For instance: I can let a weed go for months, reminded more or less daily when I look out the door; the box(s) of empty wine bottles on the way to neighbour Etty for recycling move a bit more briskly. Ironing is somewhere in between the weeds and the recycled. If there's too little or too much time, I avoid with reluctant energy. Mostly, I do this by forgetting, which is irritating when I remember that I had an hour here of there over the week languishing for a utility to be fulfilled. I 'used' it on snoozes or another modest editorial foray from the world's presses.

A case of aikido interrupted

This is all a bit to do with subtleties of my motivation. For example, I decided last night I would practice my aikido technique this morning. I only do this early, before eating. I did not get there today. Here are the checkpoints along the way to the trip I did not take (this failed intention occurs about once a week, with one or two successes, too). I've counted 11 potential disconnect points along the road – always there for every trip, hence perfectly envisageable when I don't take it.

  1. The alarm
  2. Getting up
  3. Go to bathroom
  4. Dressing
  5. Picking up jo and sweatband
  6. Going out
  7. Walking to park (3 mins)
  8. Warm-up 90 seconds
  9. 21 kata each repeated 5 times (25 mins)
  10. 31 kata sequence repeated 1-3 times (3-5 mins)
  11. Walking home (5 mins)

A feature of these potential disconnect points is that they require transitions of time, space and mind to accomplish them. Every transition contains at least the moments William Bridges (and Kurt Lewin before him with unfreeze / change / refreeze) popularised three decades ago:
Endings, Neutral Zone, New Beginnings. Each of the 11 change points in my aikido practice is a transition. Therefore, there's a big opportunity for distraction or spontaneous variation (home of insight, creation and their friends).

…building blocks of life

One of the points of aikido practice is to make excellent moves routine. This requires constant attention to perfect form, followed by the assumption that perfect form cannot be achieved; it can only be maintained with vigilance (hear an obsession coming on?). My interest here is not myself, but the exploration of the delicacies of distraction, interruption, and creation which surround the engagement with established or establishing routines – the building blocks of life.

Self in the way of action

In general, there are a number of struggle themes / patterns around these distraction opportunity points. These include the struggle with my disengaged, distant relationship style (dismissive avoidant?), my strong inclination to large picture concepts and abstraction (INTP), my do-nothing reflective/contemplative self, and my worrier approach to work performance. Recently, I've been very interruptable by ideas for writing. I often get stuck in writing an article and then I suddenly see my way into and through it at odd times. These are notably ones when I'm doing something active, but measured – bushwalking, aikido, weed pulling, etc. Gross muscle activities seem good for thinking without intending to.
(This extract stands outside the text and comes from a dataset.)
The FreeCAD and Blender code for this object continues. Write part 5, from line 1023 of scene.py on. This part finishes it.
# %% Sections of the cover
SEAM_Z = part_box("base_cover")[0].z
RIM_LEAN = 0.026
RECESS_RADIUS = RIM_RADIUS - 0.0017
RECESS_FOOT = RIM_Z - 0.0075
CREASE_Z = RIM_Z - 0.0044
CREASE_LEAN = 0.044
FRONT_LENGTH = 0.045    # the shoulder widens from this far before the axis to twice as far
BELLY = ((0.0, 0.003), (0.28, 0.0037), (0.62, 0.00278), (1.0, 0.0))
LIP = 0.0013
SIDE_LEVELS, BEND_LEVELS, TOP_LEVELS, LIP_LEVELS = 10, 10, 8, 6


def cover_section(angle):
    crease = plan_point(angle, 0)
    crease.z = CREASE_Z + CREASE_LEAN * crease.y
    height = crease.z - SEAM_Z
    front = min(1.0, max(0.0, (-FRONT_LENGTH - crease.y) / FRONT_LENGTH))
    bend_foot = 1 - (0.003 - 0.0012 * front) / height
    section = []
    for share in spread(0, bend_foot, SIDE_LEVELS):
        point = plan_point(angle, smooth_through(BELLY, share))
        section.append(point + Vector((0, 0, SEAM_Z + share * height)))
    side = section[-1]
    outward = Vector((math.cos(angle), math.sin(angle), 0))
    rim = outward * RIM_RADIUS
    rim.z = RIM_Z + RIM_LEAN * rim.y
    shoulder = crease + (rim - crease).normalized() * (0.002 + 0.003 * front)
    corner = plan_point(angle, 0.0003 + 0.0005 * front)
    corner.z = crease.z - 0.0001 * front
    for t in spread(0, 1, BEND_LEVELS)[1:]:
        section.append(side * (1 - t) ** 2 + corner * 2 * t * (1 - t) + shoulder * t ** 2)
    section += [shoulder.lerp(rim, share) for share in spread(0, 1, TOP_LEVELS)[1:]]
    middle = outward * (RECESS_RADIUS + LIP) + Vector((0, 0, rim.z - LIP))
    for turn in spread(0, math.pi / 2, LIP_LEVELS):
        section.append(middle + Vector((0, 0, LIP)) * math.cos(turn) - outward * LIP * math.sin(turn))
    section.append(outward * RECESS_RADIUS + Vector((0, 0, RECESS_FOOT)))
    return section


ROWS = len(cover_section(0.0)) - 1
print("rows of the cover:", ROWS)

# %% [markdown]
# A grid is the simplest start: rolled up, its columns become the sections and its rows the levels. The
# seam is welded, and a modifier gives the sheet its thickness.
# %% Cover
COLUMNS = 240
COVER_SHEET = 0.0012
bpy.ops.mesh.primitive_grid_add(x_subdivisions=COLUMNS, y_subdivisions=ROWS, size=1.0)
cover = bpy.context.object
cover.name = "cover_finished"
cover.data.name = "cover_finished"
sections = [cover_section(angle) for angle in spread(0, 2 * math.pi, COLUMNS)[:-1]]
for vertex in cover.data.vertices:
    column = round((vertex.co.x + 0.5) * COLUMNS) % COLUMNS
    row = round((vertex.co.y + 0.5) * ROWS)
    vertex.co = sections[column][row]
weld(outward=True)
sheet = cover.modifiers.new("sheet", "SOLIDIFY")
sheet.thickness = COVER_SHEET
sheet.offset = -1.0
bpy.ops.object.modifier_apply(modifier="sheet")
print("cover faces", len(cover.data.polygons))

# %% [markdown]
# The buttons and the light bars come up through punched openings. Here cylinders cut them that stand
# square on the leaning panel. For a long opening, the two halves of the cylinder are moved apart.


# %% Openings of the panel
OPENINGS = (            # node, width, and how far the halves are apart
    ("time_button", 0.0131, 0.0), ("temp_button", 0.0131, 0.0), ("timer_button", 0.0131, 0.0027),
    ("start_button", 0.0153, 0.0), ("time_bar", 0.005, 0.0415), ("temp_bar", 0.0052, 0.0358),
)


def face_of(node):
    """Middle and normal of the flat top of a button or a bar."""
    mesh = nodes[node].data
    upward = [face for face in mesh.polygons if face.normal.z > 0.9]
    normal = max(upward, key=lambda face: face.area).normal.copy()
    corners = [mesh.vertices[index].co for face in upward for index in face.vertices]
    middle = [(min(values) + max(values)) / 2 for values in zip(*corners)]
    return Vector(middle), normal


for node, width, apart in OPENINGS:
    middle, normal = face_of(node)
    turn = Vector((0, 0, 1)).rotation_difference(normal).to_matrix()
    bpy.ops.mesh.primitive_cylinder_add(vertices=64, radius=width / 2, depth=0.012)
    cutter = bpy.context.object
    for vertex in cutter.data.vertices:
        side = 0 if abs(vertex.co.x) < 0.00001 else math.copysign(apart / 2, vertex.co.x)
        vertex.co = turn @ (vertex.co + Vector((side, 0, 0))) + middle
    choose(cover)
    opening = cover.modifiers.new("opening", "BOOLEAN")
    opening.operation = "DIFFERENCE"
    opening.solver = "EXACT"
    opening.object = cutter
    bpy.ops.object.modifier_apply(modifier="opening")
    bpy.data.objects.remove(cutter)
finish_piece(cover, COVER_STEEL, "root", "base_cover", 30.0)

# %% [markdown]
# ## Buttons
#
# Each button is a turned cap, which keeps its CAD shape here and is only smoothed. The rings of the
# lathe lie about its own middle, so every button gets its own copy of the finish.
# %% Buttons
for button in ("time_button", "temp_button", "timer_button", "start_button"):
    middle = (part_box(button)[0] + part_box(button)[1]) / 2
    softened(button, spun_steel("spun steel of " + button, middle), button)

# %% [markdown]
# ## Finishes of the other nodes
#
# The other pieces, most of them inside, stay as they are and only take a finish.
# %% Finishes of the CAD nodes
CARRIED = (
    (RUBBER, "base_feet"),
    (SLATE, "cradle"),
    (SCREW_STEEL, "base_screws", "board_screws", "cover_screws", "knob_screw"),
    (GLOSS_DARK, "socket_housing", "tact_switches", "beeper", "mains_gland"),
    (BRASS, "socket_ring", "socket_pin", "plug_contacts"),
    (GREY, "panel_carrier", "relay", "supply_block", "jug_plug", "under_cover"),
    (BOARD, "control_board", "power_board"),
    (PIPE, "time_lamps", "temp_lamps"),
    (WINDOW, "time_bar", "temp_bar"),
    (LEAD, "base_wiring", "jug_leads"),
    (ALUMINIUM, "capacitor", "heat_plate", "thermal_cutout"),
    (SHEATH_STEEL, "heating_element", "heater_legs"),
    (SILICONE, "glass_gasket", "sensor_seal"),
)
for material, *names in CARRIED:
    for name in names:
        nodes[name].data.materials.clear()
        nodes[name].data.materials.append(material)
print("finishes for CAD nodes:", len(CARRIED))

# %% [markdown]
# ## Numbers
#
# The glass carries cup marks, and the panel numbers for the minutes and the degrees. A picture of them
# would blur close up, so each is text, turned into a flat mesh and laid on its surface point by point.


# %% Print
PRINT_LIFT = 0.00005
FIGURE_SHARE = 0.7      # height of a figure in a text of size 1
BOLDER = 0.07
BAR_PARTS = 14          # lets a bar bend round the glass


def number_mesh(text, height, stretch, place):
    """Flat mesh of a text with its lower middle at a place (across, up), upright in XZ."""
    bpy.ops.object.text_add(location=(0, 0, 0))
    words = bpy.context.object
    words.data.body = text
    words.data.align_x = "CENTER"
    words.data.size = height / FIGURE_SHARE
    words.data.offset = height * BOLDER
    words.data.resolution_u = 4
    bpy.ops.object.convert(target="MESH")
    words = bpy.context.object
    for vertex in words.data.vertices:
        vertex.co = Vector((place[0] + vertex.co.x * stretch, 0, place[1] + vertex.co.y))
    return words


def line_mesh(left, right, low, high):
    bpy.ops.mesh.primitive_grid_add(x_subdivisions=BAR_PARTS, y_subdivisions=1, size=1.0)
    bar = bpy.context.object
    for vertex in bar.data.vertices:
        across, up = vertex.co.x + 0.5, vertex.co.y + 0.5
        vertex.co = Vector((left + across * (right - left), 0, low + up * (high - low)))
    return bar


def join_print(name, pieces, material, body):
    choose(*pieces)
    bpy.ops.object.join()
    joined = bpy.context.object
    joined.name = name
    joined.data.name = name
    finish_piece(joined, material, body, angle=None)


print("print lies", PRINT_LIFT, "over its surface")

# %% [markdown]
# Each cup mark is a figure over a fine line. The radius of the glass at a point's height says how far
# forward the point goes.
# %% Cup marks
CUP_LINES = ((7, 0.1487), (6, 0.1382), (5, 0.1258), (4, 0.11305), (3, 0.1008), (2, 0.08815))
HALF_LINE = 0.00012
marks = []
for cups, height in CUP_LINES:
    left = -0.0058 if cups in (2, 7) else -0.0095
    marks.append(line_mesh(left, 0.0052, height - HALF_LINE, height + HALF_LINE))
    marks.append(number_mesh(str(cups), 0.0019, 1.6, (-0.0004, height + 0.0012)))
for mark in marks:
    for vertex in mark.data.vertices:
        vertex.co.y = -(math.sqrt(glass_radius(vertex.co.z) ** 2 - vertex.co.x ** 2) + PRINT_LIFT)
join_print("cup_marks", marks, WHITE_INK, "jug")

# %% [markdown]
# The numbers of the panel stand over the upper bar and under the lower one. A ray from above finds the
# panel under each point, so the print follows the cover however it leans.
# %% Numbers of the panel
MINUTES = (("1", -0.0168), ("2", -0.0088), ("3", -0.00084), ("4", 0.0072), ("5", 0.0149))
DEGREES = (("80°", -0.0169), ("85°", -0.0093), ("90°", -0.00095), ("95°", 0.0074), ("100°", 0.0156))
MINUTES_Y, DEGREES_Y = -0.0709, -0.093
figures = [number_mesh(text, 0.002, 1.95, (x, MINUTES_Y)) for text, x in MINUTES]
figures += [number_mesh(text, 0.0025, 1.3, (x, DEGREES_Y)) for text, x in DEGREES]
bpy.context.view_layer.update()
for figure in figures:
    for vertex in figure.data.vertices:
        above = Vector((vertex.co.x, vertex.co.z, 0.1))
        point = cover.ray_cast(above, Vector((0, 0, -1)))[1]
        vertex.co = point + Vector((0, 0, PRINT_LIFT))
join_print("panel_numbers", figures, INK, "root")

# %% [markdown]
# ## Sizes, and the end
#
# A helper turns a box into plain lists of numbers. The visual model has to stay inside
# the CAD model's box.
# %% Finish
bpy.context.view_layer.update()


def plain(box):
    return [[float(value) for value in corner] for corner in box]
All of this applies to my vocational cores as well – the various helping/thinking/creating things that are me without my choice. But, some of the maintenance tasks (keeping case notes, organising data files) around them are more discretionary than driven. Therein is one of my motivational outs. Back to walking by things like weeds. Walking by seems more likely to occur the more transitions there are in our lives. Transitions often offer a promise of change, difference, and may provide instead breakage and fragmentation of our continuities.

The virtue of trying

And herewith is one of the implications, so far, of this walk into domesticity. For me, to keep trying is critical in doing new things. Aikido and writing are the most recent additions to my daily life. Not that I do them daily, but they are in my mind, I am working them to varying degrees. So, while I often fail to get up, or to get going once up, I almost never fail to catch an idea, and will even put Aikido second for that. It's the trying that counts, as long as I am trying about something that matters.

It seems to me the common perception that goals and objectives are the way to change / improvement is largely hollow. The hollow part is where the fundamental motivation – the motivation by vocation or value(s) – is missing. It cannot be replaced by short-term goals and performances, unless these are understood as practice for the real thing.

Getting good at trying is one thing I need to learn to teach others, while keeping in my own view the vision and practice of adequate trying myself. Much of the self-focussed reverie above begins specification of the internal and external contexts which need to be identified and engaged to increase motivated change – the direction for our trying.